### Dataset entries
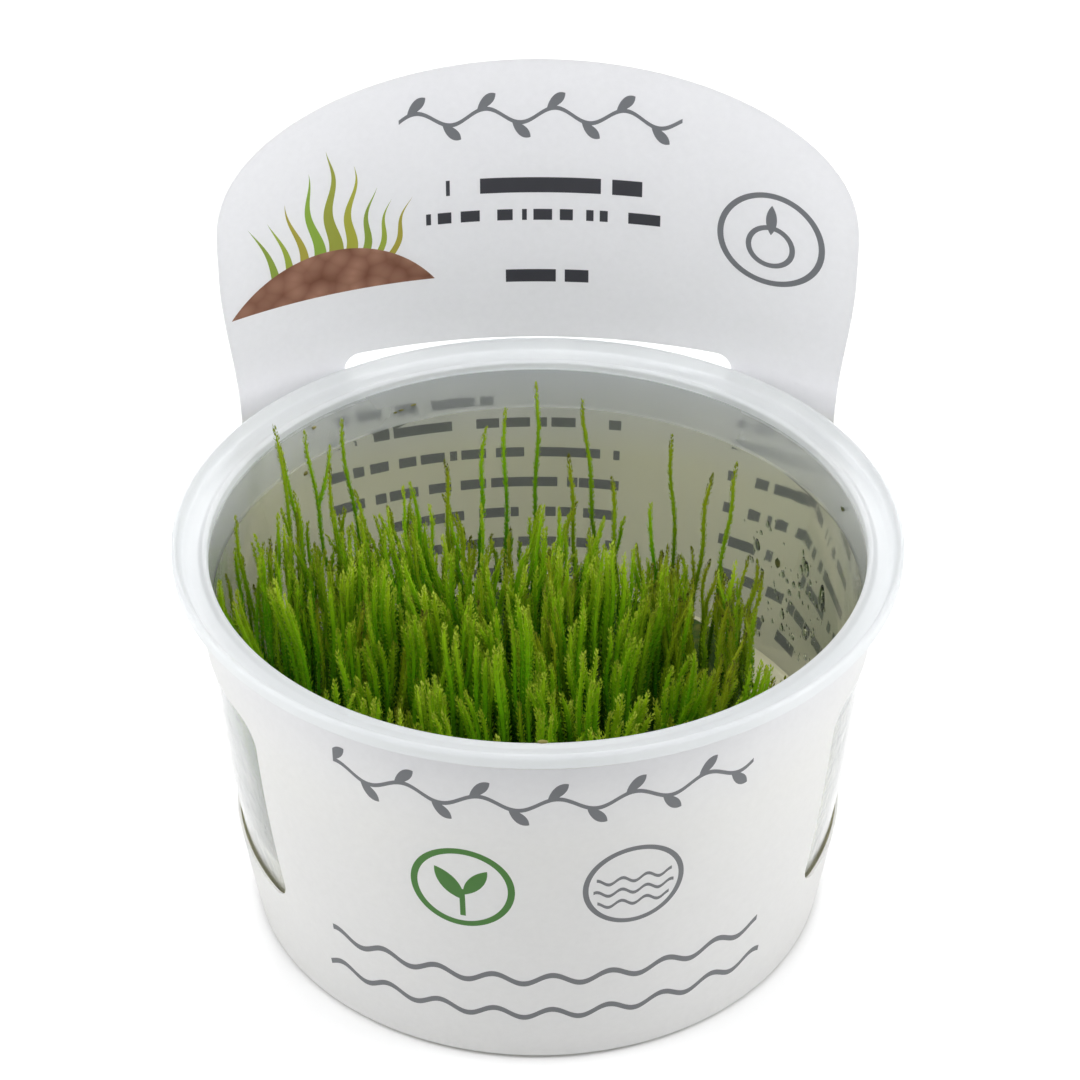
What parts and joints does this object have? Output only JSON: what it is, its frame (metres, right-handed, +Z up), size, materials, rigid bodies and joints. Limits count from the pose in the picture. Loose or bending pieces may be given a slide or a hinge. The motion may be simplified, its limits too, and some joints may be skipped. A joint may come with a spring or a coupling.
{
  "type": "java moss in an open cup",
  "caption": "Java moss growing upright on gel in an open round translucent cup, with a card sleeve whose tall arched back panel rises behind the rim.",
  "frame": {"origin": "centre of the cup's underside, on the plane that the cup stands on", "axes": "+Z up along the cup's axis; the front of the sleeve faces -Y and the tall back panel stands at +Y"},
  "size_m": [0.105, 0.105, 0.1124],
  "materials": {
    "cup_plastic": "translucent moulded polypropylene",
    "card": "white coated card with a faint sheen",
    "gel": "wet translucent agar gel",
    "deep_moss": "matted dark green moss",
    "moss": "finely leafy fresh green moss stems"
  },
  "bodies": {
    "root": {"cup": "cup_plastic", "gel": "gel", "moss_mat": "deep_moss", "moss_stem_01": "moss", "moss_stem_02": "moss", "moss_stem_03": "moss", "moss_stem_04": "moss", "moss_stem_05": "moss", "moss_stem_06": "moss", "moss_stem_07": "moss", "moss_stem_08": "moss", "moss_stem_09": "moss", "moss_stem_10": "moss", "moss_stem_11": "moss", "moss_stem_12": "moss", "moss_stem_13": "moss", "moss_stem_14": "moss", "moss_stem_15": "moss", "moss_stem_16": "moss", "moss_stem_17": "moss", "moss_stem_18": "moss", "moss_stem_19": "moss", "moss_stem_20": "moss", "moss_stem_21": "moss", "moss_stem_22": "moss", "moss_stem_23": "moss", "moss_stem_24": "moss", "moss_stem_25": "moss", "moss_stem_26": "moss", "moss_stem_27": "moss", "moss_stem_28": "moss", "moss_stem_29": "moss", "moss_stem_30": "moss", "moss_stem_31": "moss", "moss_stem_32": "moss", "moss_stem_33": "moss", "moss_stem_34": "moss", "moss_stem_35": "moss", "moss_stem_36": "moss", "moss_stem_37": "moss", "moss_stem_38": "moss", "moss_stem_39": "moss", "moss_stem_40": "moss", "moss_stem_41": "moss", "moss_stem_42": "moss", "moss_stem_43": "moss", "moss_stem_44": "moss", "moss_stem_45": "moss", "moss_stem_46": "moss", "moss_stem_47": "moss", "sleeve": "card"}
  },
  "joints": []
}
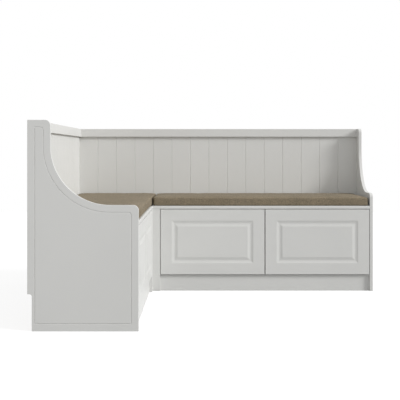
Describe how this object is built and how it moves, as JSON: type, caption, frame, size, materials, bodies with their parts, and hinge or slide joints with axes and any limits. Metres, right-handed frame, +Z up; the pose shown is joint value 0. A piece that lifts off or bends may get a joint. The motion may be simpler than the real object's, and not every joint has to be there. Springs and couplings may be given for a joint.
{
  "type": "corner storage bench",
  "caption": "Painted corner bench for two walls, with panelled fronts on storage drawers, boarded back, curved end panels and loose seat cushions.",
  "frame": {"origin": "on the floor, in the middle of the square that the two wings and their walls enclose", "axes": "+X from the left wall towards the open side, +Y towards the rear wall, +Z up"},
  "size_m": [1.6, 1.6, 0.855],
  "materials": {
    "paint": "satin paint on board, pale warm grey",
    "carcass_board": "white faced board, semi-matt",
    "softwood": "sawn and planed softwood, bare",
    "drawer_board": "lacquered birch plywood",
    "runner_steel": "zinc plated",
    "latch_plastic": "matt grey",
    "latch_tip": "matt pale grey",
    "cushion_fabric": "plain weave, taupe"
  },
  "bodies": {
    "bench": {"left_end_panel": "paint", "right_end_panel": "paint", "rear_backing_boards": "paint", "rear_top_rail": "paint", "rear_seat_board": "paint", "rear_corner_post": "paint", "rear_plinth_board": "paint", "rear_plinth_frame": "softwood", "rear_wall_bearer": "softwood", "rear_base_panel": "carcass_board", "rear_back_panel": "carcass_board", "rear_partitions": "carcass_board", "rear_stretchers": "carcass_board", "rear_cabinet_channels": "runner_steel", "rear_latch_housings": "latch_plastic", "left_backing_boards": "paint", "left_top_rail": "paint", "left_seat_board": "paint", "left_corner_post": "paint", "left_plinth_board": "paint", "left_plinth_frame": "softwood", "left_wall_bearer": "softwood", "left_base_panel": "carcass_board", "left_back_panel": "carcass_board", "left_partitions": "carcass_board", "left_stretchers": "carcass_board", "left_cabinet_channels": "runner_steel", "left_latch_housings": "latch_plastic", "corner_bearer": "softwood"},
    "rear_corner_drawer": {"rear_corner_front": "paint", "rear_corner_box_sides": "drawer_board", "rear_corner_box_ends": "drawer_board", "rear_corner_box_floor": "drawer_board", "rear_corner_drawer_channels": "runner_steel"},
    "rear_corner_runner": {"rear_corner_middle_channels": "runner_steel"},
    "rear_corner_latch": {"rear_corner_latch_plunger": "latch_tip"},
    "rear_end_drawer": {"rear_end_front": "paint", "rear_end_box_sides": "drawer_board", "rear_end_box_ends": "drawer_board", "rear_end_box_floor": "drawer_board", "rear_end_drawer_channels": "runner_steel"},
    "rear_end_runner": {"rear_end_middle_channels": "runner_steel"},
    "rear_end_latch": {"rear_end_latch_plunger": "latch_tip"},
    "left_corner_drawer": {"left_corner_front": "paint", "left_corner_box_sides": "drawer_board", "left_corner_box_ends": "drawer_board", "left_corner_box_floor": "drawer_board", "left_corner_drawer_channels": "runner_steel"},
    "left_corner_runner": {"left_corner_middle_channels": "runner_steel"},
    "left_corner_latch": {"left_corner_latch_plunger": "latch_tip"},
    "left_end_drawer": {"left_end_front": "paint", "left_end_box_sides": "drawer_board", "left_end_box_ends": "drawer_board", "left_end_box_floor": "drawer_board", "left_end_drawer_channels": "runner_steel"},
    "left_end_runner": {"left_end_middle_channels": "runner_steel"},
    "left_end_latch": {"left_end_latch_plunger": "latch_tip"},
    "rear_cushion": {"rear_cushion": "cushion_fabric"},
    "left_cushion": {"left_cushion": "cushion_fabric"}
  },
  "joints": [
    {"name": "rear_corner_drawer_slide", "type": "slide", "parent": "bench", "child": "rear_corner_drawer", "axis": [0, -1, 0], "range_m": [0, 0.35]},
    {"name": "rear_corner_runner_slide", "type": "slide", "parent": "bench", "child": "rear_corner_runner", "axis": [0, -1, 0], "range_m": [0, 0.175]},
    {"name": "rear_corner_latch_press", "type": "slide", "parent": "bench", "child": "rear_corner_latch", "axis": [0, 1, 0], "range_m": [0, 0.004], "stiffness_N_per_m": 400, "springref_m": -0.003},
    {"name": "rear_end_drawer_slide", "type": "slide", "parent": "bench", "child": "rear_end_drawer", "axis": [0, -1, 0], "range_m": [0, 0.35]},
    {"name": "rear_end_runner_slide", "type": "slide", "parent": "bench", "child": "rear_end_runner", "axis": [0, -1, 0], "range_m": [0, 0.175]},
    {"name": "rear_end_latch_press", "type": "slide", "parent": "bench", "child": "rear_end_latch", "axis": [0, 1, 0], "range_m": [0, 0.004], "stiffness_N_per_m": 400, "springref_m": -0.003},
    {"name": "left_corner_drawer_slide", "type": "slide", "parent": "bench", "child": "left_corner_drawer", "axis": [-1, 0, 0], "range_m": [-0.35, 0]},
    {"name": "left_corner_runner_slide", "type": "slide", "parent": "bench", "child": "left_corner_runner", "axis": [-1, 0, 0], "range_m": [-0.175, 0]},
    {"name": "left_corner_latch_press", "type": "slide", "parent": "bench", "child": "left_corner_latch", "axis": [-1, 0, 0], "range_m": [0, 0.004], "stiffness_N_per_m": 400, "springref_m": -0.003},
    {"name": "left_end_drawer_slide", "type": "slide", "parent": "bench", "child": "left_end_drawer", "axis": [1, 0, 0], "range_m": [0, 0.35]},
    {"name": "left_end_runner_slide", "type": "slide", "parent": "bench", "child": "left_end_runner", "axis": [1, 0, 0], "range_m": [0, 0.175]},
    {"name": "left_end_latch_press", "type": "slide", "parent": "bench", "child": "left_end_latch", "axis": [-1, 0, 0], "range_m": [0, 0.004], "stiffness_N_per_m": 400, "springref_m": -0.003},
    {"name": "rear_cushion_lift", "type": "slide", "parent": "bench", "child": "rear_cushion", "axis": [0, 0, 1], "range_m": [0, 0.3]},
    {"name": "left_cushion_lift", "type": "slide", "parent": "bench", "child": "left_cushion", "axis": [0, 0, 1], "range_m": [0, 0.3]}
  ],
  "couplings": [
    {"joint": "rear_corner_runner_slide", "follows": "rear_corner_drawer_slide", "ratio": 0.5},
    {"joint": "rear_end_runner_slide", "follows": "rear_end_drawer_slide", "ratio": 0.5},
    {"joint": "left_corner_runner_slide", "follows": "left_corner_drawer_slide", "ratio": 0.5},
    {"joint": "left_end_runner_slide", "follows": "left_end_drawer_slide", "ratio": 0.5}
  ]
}
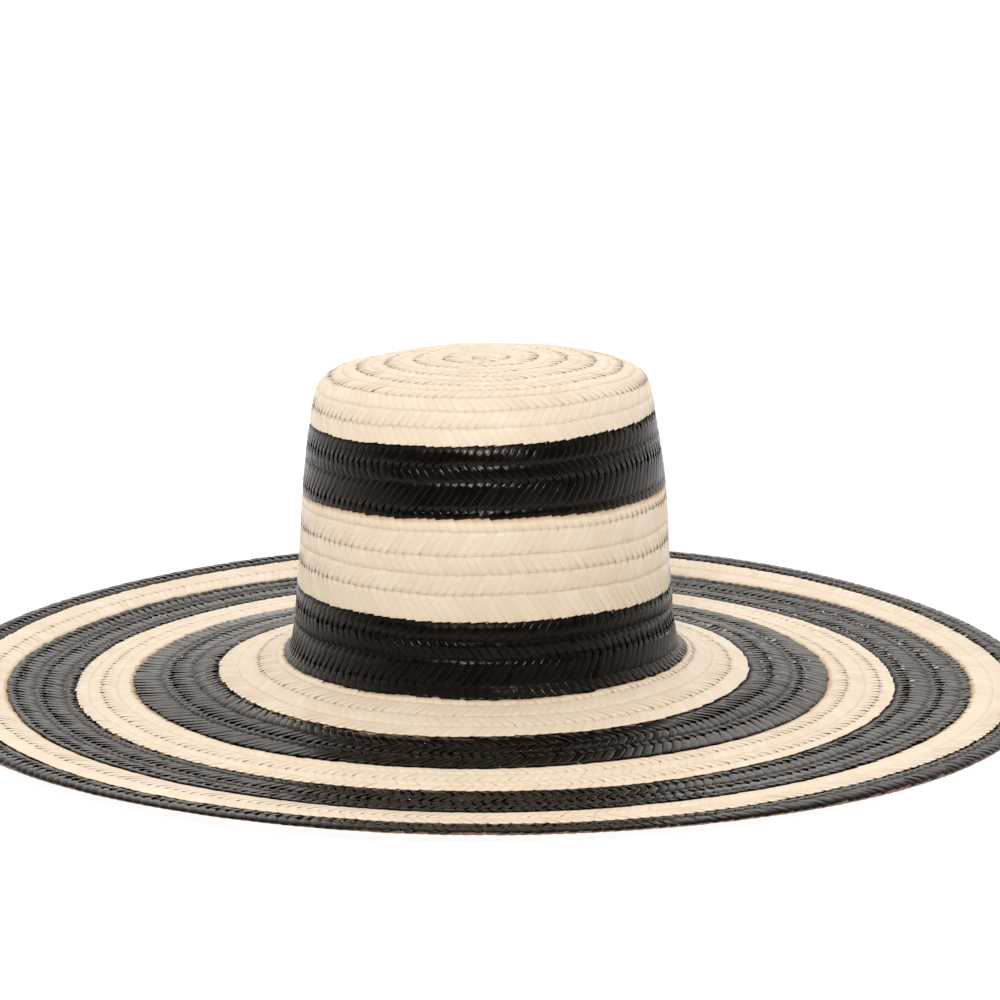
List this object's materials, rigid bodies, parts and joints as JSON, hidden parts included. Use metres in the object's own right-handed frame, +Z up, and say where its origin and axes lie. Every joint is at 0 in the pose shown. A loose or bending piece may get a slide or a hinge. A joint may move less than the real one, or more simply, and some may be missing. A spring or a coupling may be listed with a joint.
{
  "type": "wide-brimmed straw hat",
  "caption": "Wide, nearly flat-brimmed straw sun hat with a tall flat-topped crown, braided in black and natural stripes.",
  "frame": {"origin": "on the axis of the crown, on the surface that the brim rests on", "axes": "+Z up along the axis of the crown, -Y towards the front as pictured, +X to the right as pictured"},
  "size_m": [0.5296, 0.5296, 0.1585],
  "materials": {
    "natural_straw": "satin braided straw",
    "black_straw": "satin braided straw"
  },
  "bodies": {
    "root": {"crown_tip": "natural_straw", "crown_band_upper_black": "black_straw", "crown_band_natural": "natural_straw", "crown_band_lower_black": "black_straw", "brim_ring_inner_natural": "natural_straw", "brim_ring_inner_black": "black_straw", "brim_ring_middle_natural": "natural_straw", "brim_ring_outer_black": "black_straw", "brim_ring_outer_natural": "natural_straw", "brim_edge_black": "black_straw"}
  },
  "joints": []
}
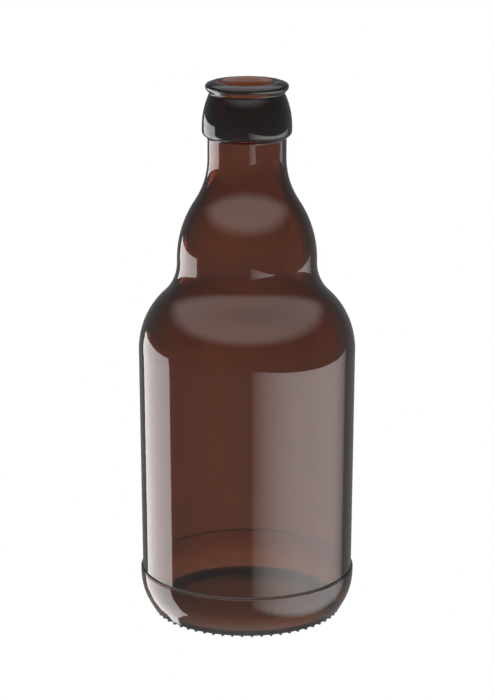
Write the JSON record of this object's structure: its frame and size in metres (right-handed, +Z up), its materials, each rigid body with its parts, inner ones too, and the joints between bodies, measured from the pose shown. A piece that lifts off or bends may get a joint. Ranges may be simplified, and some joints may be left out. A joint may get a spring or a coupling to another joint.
{
  "type": "steinie beer bottle",
  "caption": "Short, stout amber glass bottle with a bulb below its neck, a collared crown finish at the open mouth and a ring of small bars under the base.",
  "frame": {"origin": "centre of the base, on the surface that the bottle stands on", "axes": "+Z up the bottle's axis towards the mouth; the bottle is round, so X and Y point any way"},
  "size_m": [0.07, 0.07, 0.175],
  "materials": {
    "amber_glass": "clear brown container glass, smooth and glossy"
  },
  "bodies": {
    "root": {"bottle": "amber_glass"}
  },
  "joints": []
}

### The request
Report how many lines in the records hold the word "hinge", giving the number and nothing else.

### Response to this exercise
3